Over time, a good therapist becomes something like an anchor. Someone who holds space for your fears, reflects things back to you, and helps you grow in ways that carry well beyond the therapy room. That's the goal: healing that actually shows up in your real life.


What If Your Therapist Isn't the Right Fit?

Here's something I want every person stepping into therapy for the first time to know: you get to vote with your feet.

You wouldn't buy the first pair of shoes you tried on, and therapy is no different.

This is a safe and sacred space, and you deserve to find one that actually fits. Just like any profession, there are good therapists and not so good ones. The field has also changed enormously, especially since around the early 2000s, when a wave of research pushed our profession forward. Therapists who were trained to just sit back and ask "how does that make you feel?" either got better training or lost clients to practitioners who were actually helping people heal. The bar has risen and that’s a good thing!!


It took me a while to figure out what I needed, partly because it took me a while to figure out who I am. Over the years, I've had the chance to sit with different therapists during different seasons of life: to cry, to celebrate, and sometimes to just have someone be an anchor during big decisions.

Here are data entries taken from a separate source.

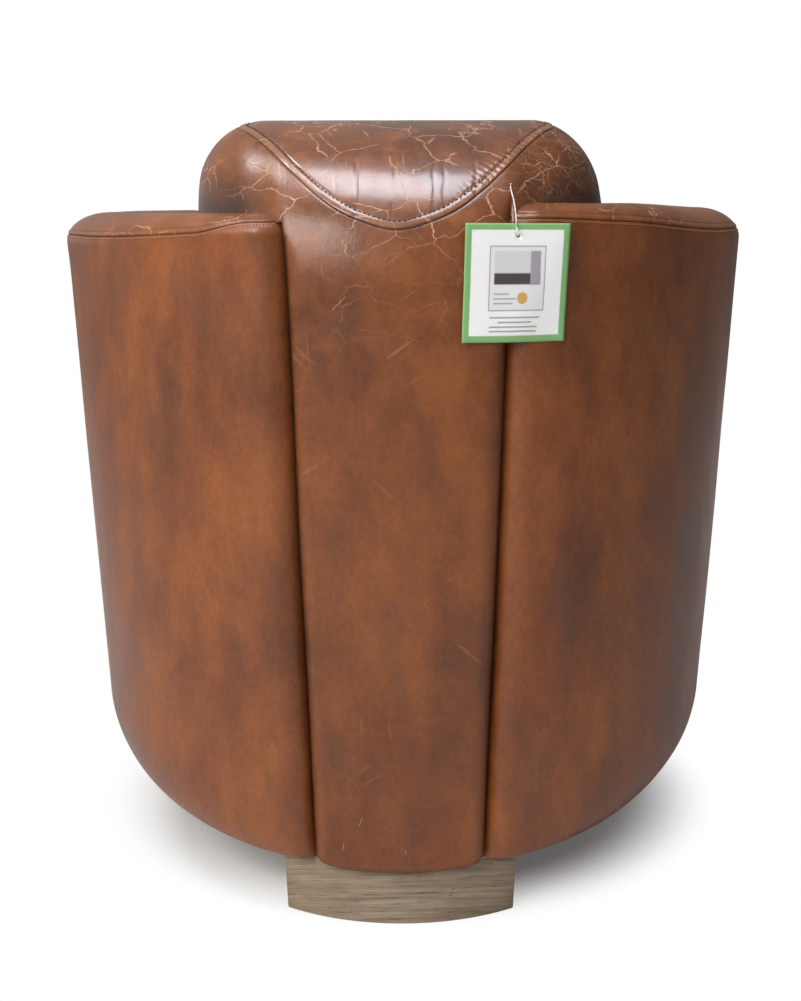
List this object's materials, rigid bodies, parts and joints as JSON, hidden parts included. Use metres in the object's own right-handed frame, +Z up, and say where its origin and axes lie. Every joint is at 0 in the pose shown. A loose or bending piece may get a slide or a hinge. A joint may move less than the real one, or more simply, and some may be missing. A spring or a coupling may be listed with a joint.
{
  "type": "leather barrel chair",
  "caption": "Rounded leather barrel chair with broad flared arms, a raised headrest roll, a loose seat cushion and a low oak plinth.",
  "frame": {"origin": "on the floor, under the middle of the chair without its hang tag", "axes": "+Z up, -Y the way the sitter faces, +X to the sitter's left"},
  "size_m": [0.7982, 0.7999, 0.8539],
  "materials": {
    "hide": "satin",
    "oak": "matte",
    "pine": "matte",
    "fibreboard": "matte",
    "foam": "matte",
    "steel": "satin",
    "nylon": "matte",
    "cloth": "matte",
    "card": "matte",
    "string": "matte"
  },
  "bodies": {
    "chair": {"arm_outer_leather_left": "hide", "arm_outer_leather_right": "hide", "arm_top_leather_left": "hide", "arm_top_leather_right": "hide", "back_panel_leather": "hide", "headrest_top_leather": "hide", "inside_back_leather": "hide", "apron_leather": "hide", "plinth_rear_block": "oak", "plinth_front_block": "oak", "plinth_side_left": "oak", "plinth_side_right": "oak", "plinth_cross_brace": "oak", "base_board": "pine", "front_bulkhead": "pine", "rear_bulkhead": "pine", "seat_rail_left": "pine", "seat_rail_right": "pine", "back_post_left": "pine", "back_post_right": "pine", "back_top_rail": "pine", "back_mid_rail": "pine", "arm_rim_left": "pine", "arm_rim_right": "pine", "arm_rib_left_1": "pine", "arm_rib_left_2": "pine", "arm_rib_right_1": "pine", "arm_rib_right_2": "pine", "arm_outer_board_left": "fibreboard", "arm_outer_board_right": "fibreboard", "back_outer_board": "fibreboard", "front_board": "fibreboard", "arm_padding_left": "foam", "arm_padding_right": "foam", "back_foam": "foam", "headrest_foam": "foam", "apron_padding": "foam", "deck_pad": "foam", "seat_spring_1": "steel", "seat_spring_2": "steel", "seat_spring_3": "steel", "seat_spring_4": "steel", "seat_spring_5": "steel", "spring_strip_front": "steel", "spring_strip_rear": "steel", "plinth_bolt_left_1": "steel", "plinth_bolt_left_2": "steel", "plinth_bolt_right_1": "steel", "plinth_bolt_right_2": "steel", "glide_rear_left": "nylon", "glide_rear_right": "nylon", "glide_front_left": "nylon", "glide_front_right": "nylon", "dust_cover": "cloth", "back_webbing": "cloth"},
    "seat_cushion": {"cushion_core": "foam", "cushion_cover": "hide"},
    "zip_slider": {"cushion_zip_slider": "steel"},
    "tag": {"hang_tag": "card", "tag_string": "string"}
  },
  "joints": [
    {"name": "cushion_lift", "type": "slide", "parent": "chair", "child": "seat_cushion", "axis": [0, 0, 1], "range_m": [0, 0.45]},
    {"name": "zip_run", "type": "slide", "parent": "seat_cushion", "child": "zip_slider", "axis": [1, 0, 0], "range_m": [0, 0.221]},
    {"name": "tag_swing", "type": "hinge", "parent": "chair", "child": "tag", "pos_m": [-0.1135, 0.349, 0.7945], "axis": [1, 0, 0], "range_deg": [0, 110]}
  ]
}
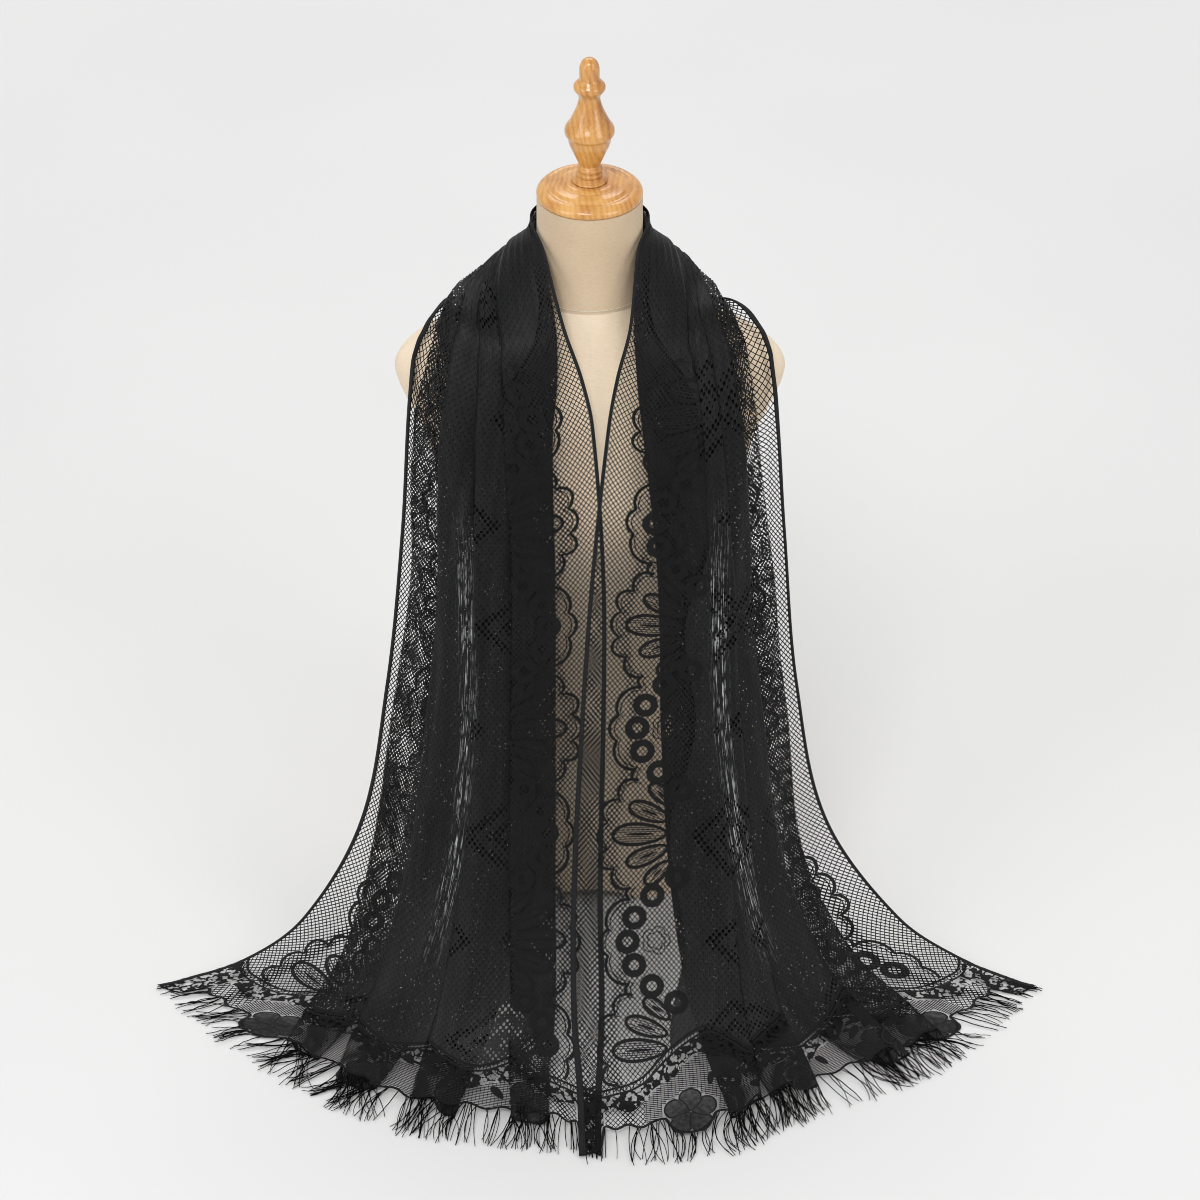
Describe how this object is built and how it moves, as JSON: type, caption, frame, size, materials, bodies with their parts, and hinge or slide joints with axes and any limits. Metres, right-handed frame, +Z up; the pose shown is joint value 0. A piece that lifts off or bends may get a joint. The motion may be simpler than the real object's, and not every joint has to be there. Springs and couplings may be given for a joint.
{
  "type": "lace scarf on a limbless dress form",
  "caption": "Long lace scarf hung round the neck of a limbless dress form, its two pleated ends standing out to a fringed hem on the table.",
  "frame": {"origin": "middle of the dress form's flat base, on the surface it stands on", "axes": "+Z up, -Y towards the front, where the scarf's ends fan out, +X to the viewer's right"},
  "size_m": [0.8497, 0.575, 0.863],
  "materials": {
    "lace": "fine warp-knitted lace with a soft sheen",
    "band": "dense dark knitted edge",
    "thread": "loose cut threads",
    "linen": "plain woven linen cover",
    "wood": "varnished honey-coloured wood"
  },
  "bodies": {
    "root": {"form_torso": "linen", "neck_cap": "wood", "finial": "wood", "scarf_neck": "lace", "scarf_left_front": "lace", "scarf_right_front": "lace", "edge_band_neck_inner": "band", "edge_band_neck_outer": "band", "edge_band_left_inner": "band", "edge_band_left_outer": "band", "edge_band_right_inner": "band", "edge_band_right_outer": "band", "fringe_left": "thread", "fringe_right": "thread"}
  },
  "joints": []
}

I've also worked with mentors and coaches who supported me through different chapters. Thanks to their support I have been healing and with that I’ve gained the clarity to be where I am today. This space I've been able to create for thousands of clients didn't happen alone. There were always people in my corner, hearing me out, normalizing my fears, sharing in the moment, so I could heal and grow.


If that scared girl walking into her first appointment had known what was ahead, she probably would have turned around and run. But it unfolded right, in its own time.


How to Take the First Step


When I opened my first therapy office, I made sure the waiting room didn't feel exposed. I remembered what it felt like to not want anyone to see me walk in, and I wanted my clients to feel safe from the moment they arrived.

If you're in that place right now, I want you to know: it's okay to be scared. It's okay not to know.

I always say we do things with our knees trembling, but we do them anyway.

If calling on the phone feels like too much, you can send an email or reach out through a therapist's website or Psychology Today to book your first appointment. If coming into an office feels overwhelming, your first session can be telehealth, from your home, your car, or wherever feels right. All sessions can be telehealth, if that's what works for you.

If you've been thinking about starting therapy, this might be your sign. It doesn't have to feel perfect. It just has to start.